The adhesin involved in diffuse adherence (AIDA-I) of the diarrhoeagenic Escherichia coli strain 2787 (O126:H27) is synthesized as a precursor molecule. This pre-pro-protein is N- and C-terminally processed to generate three distinct domains, which are characteristic for autotransporter secretion systems in Gram-negative bacteria: the N-terminal pre-peptide, the alpha -domain and the C-terminal beta -domain. The outer membrane-integrated beta -domain (AIDA C) is responsible for the surface-presentation of the alpha -domain (AIDA-I) and is thus termed `translocator'. Characterization of extracted N-terminally truncated forms and of in vitro refolded proteins revealed a core structure at the C-terminus of the translocator which was found to be very stable even in the presence of SDS. Denaturation occurs only after additional incubation at temperatures above 80 degreesC. Reporter-epitope insertions were used to analyze the location of regions of membrane-integrated AIDA C relative to the membrane.

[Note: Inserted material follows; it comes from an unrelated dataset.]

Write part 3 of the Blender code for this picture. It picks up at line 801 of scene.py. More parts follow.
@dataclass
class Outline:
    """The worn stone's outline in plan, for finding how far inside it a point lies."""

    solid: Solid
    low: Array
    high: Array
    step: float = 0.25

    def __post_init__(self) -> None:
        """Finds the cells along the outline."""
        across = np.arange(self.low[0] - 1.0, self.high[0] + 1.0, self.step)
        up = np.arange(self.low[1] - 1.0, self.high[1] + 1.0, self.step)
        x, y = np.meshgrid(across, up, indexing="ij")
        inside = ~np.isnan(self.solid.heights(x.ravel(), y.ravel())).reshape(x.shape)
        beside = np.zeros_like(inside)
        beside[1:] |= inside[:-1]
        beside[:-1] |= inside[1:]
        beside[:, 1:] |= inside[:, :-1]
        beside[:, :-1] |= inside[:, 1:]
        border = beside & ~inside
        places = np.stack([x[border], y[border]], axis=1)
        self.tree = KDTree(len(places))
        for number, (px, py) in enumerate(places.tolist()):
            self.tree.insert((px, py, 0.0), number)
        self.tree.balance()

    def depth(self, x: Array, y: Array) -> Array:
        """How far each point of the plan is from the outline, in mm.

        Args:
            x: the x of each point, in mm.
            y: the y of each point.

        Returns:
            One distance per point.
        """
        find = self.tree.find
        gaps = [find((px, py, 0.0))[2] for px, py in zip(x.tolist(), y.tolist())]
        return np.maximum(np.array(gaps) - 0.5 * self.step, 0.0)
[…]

The modified topological model developed for the AIDA translocator suggests the N-terminal domain (beta (1)) encompasses approximately 10 kDa to represent a completely surface-exposed segment while the C-terminal compact core domain (beta (2)) remains integrated in the membrane as a beta -barrel-like structure. Though the beta (2)-core structure alone harbours all the information for the outer membrane integration of AIDA C it is additionally stabilized by the beta (1)-domain. Access to large amounts of complete as well as truncated AIDA C proteins facilitated the study of protein folding by CD and fluorescence spectroscopy. A potential pore forming activity of the translocator using the completely refolded AIDA C or the beta (2)-core in black-lipid membranes could not be demonstrated.